Para uma explicação do significado e dos conteúdos representacionais do nosso pensamento, é lugar comum a noção de que tudo o que pensamos tem como objetivo fazer referência a alguma coisa. Do ponto de vista da intencionalidade, nossos pensamentos são sempre pensamentos de alguma coisa. Para que isso possa ficar mais claro, pensemos no seguinte exemplo: se eu tenho em mente um pensamento de cupuaçu, isso significa que o meu pensamento é sobre um cupuaçu. Em termos representacionais, o conteúdo de meu pensamento é um cupuaçu; ou seja, o conteúdo mental é explicado pela relação entre o cupuaçu (objeto) e o pensamento sobre o cupuaçu (conteúdo). De uma perspectiva teleossemântica, a explicação dessa relação entre objeto e conteúdo representacional ocorre sob um pano de fundo evolutivo.

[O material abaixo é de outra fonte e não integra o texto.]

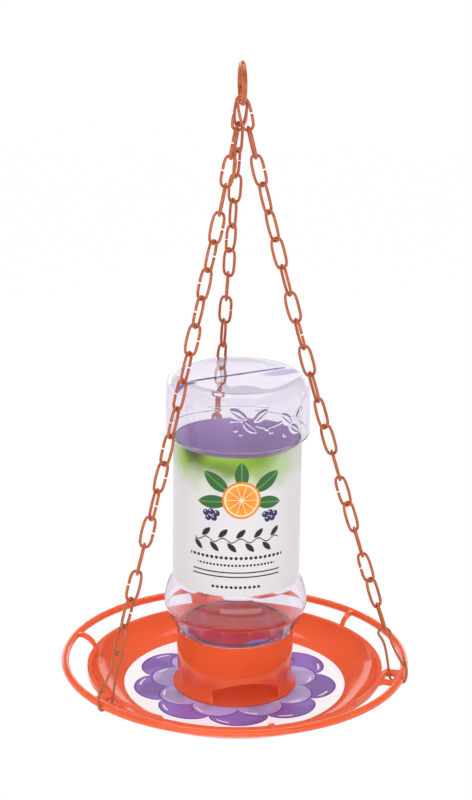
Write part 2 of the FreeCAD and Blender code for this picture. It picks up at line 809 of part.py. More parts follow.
def make_clip(name, anchor, line):
    """Spring wire clip in the anchor's upright plane: loop through the last link, hook under the tab."""
    wire = size("clip_wire").value / 2
    play = size("clip_play").value
    tube = size("perch_wire").value / 2
    ring = Vector(perch_radius.value, 0, perch_height.value)
    wrap = tube + wire + play
    spread = size("clip_spread").value
    tip = [ring + Vector(spread - 3.5, 0, size("clip_tip").value), ring + Vector(spread, 0, tube * 2 + 1.5)]
    round_ring = bend(ring, wrap, 0, -90, 3) + [ring + Vector(-3.2, 0, -wrap)]

    hole = hole_radius.value - size("hole_width").value / 2 + wire + play
    heel = Vector(hole + 0.8, 0, tab_top.value - size("tab_wall").value - (wire + play) * 1.15)
    held = line.point(line.link_end() - play * 2.5 - wire * 1.15)
    loop_radius = size("clip_loop").value
    loop = Vector(math.hypot(held.x, held.y), 0, held.z - loop_radius)
    half_neck = Vector(size("clip_neck").value / 2, 0, 0)
    waist = loop + Vector(2.2, 0, -loop_radius - 1.0)
    inner_leg = [heel, Vector(hole + 0.8, 0, ring.z + tube), waist - half_neck]
    round_loop = bend(loop, loop_radius, 215, -35, 8)
    outer_leg = [waist + half_neck, ring + Vector(spread - 2.8, 0, tube * 2 + 3.6)]
    points = tip + round_ring + inner_leg + round_loop + outer_leg
    solid = bent_wire(points, Vector(0, 1, 0), wire)
    clip = doc.addObject("Part::Feature", name + "_wire")
    clip.Label = name
    clip.Shape = solid
    clip.Placement = Placement(Vector(), Rotation(Vector(0, 0, 1), anchor))
    return clip


parts = [make_tray(), make_card(), make_base(), make_jar(), make_label(), make_hanging_ring()]
for side, anchor, shift, step, links in (
        ("right", right_anchor, 2.0, -1.2, RIGHT_LINKS),
        ("left", left_anchor, -0.7, 0, LEFT_LINKS),
        ("back", back_anchor, 0.0, 1.35, BACK_LINKS)):
    place_in_hole = anchor.value + shift
    line = ChainLine(place_in_hole, step)
    parts.append(make_chain(side + "_chain", line, links))
    parts.append(make_clip(side + "_clip", place_in_hole, line))
doc.recompute()

for feature in doc.Objects:
    if "Invalid" in feature.State or "Error" in feature.State:
        raise RuntimeError(feature.Name + " failed")
os.makedirs("parts", exist_ok=True)
for part in parts:
    if part.Shape.isNull() or not part.Shape.isValid():
        raise RuntimeError(part.Label + " has no valid shape")
    part.Shape.exportStep("parts/%s.step" % part.Label)
    print("%-16s %8.2f cm3" % (part.Label, part.Shape.Volume / 1000))
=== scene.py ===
"""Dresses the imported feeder: moulded plastic, blown jar, printed film and card, painted wire."""

import math

import bmesh
import bpy
from bpy.props import FloatProperty, FloatVectorProperty, IntProperty, PointerProperty
from mathutils import Matrix, Vector


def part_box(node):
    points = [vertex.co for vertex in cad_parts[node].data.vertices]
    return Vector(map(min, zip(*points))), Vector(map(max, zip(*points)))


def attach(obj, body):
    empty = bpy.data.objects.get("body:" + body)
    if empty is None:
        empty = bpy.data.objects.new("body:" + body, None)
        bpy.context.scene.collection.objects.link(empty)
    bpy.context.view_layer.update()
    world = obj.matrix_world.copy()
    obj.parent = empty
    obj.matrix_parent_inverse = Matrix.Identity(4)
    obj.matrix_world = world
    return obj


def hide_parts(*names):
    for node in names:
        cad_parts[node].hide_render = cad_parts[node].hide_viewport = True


bl_info = {
    "name": "Oriole Feeder",
    "version": (1, 0, 0),
    "blender": (4, 5, 0),
    "location": "3D View > Sidebar > Feeder",
    "description": "Finishes the parts of a hanging bird feeder",
    "category": "Object",
}

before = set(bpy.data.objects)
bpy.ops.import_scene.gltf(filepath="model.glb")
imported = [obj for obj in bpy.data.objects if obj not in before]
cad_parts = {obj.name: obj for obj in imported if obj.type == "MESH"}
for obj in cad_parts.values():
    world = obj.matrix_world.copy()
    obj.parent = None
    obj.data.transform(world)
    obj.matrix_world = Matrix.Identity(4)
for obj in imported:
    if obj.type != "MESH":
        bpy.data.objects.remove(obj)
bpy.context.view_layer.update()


# Print and relief

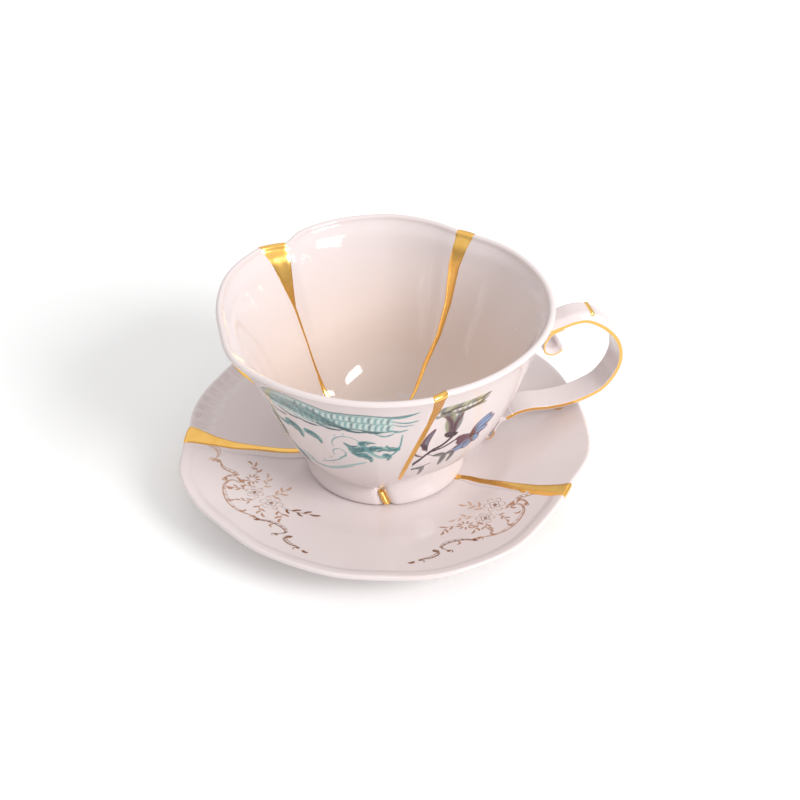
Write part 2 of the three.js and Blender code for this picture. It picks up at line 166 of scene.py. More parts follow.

Com observa Nanay (2008), “um estado mental R de um organismo O tem o conteúdo X se o fato de que R indica X contribuiu à sobrevivência dos ancestrais evolutivos de O”. Dito de outra forma, o meu pensamento tem o conteúdo “cupuaçu” se o fato de que pensamentos de cupuaçu indicam que cupuaçus contribuíram para a sobrevivência de meus ancestrais evolutivos. É como se houvesse uma conexão necessária entre conteúdos mentais e sobrevivência da espécie.
Não precisamos refletir muito para perceber que essa perspectiva do conteúdo mental resvala num certo reducionismo explicativo, pois o que torna possível o conteúdo de nossos pensamentos é justamente sua história evolutiva. Se meu pensamento é sobre cupuaçus, maçãs ou qualquer outra coisa, o que determina o seu conteúdo não é outra coisa senão o papel que esses estados mentais desempenharam num longínquo passado evolutivo. Bence Nanay (2008) elabora uma experiência de pensamento que figura como um contraexemplo a essa visão. Ele afirma que se um organismo idêntico a outro em cada molécula fosse criado (um clone, por exemplo), ele não poderia ter pensamentos dotados de conteúdos justamente porque lhe faltaria toda a história evolutiva que teria como função fixar o conteúdo de seus pensamentos. Via de regra os filósofos que endossam a teleossemântica tendem a aceitar essa consequência ilustrada por Nanay que, por sua vez, reafirma o reducionismo da sua abordagem. Entretanto, é possível propor uma objeção ao contraexemplo de Nanay. Poderíamos objetar que, mesmo um clone, carregaria todo o material genético do organismo que foi clonado e que, em consequência disso, garantiria a história evolutiva de um organismo e, portanto, da explicação teleossemântica do conteúdo mental.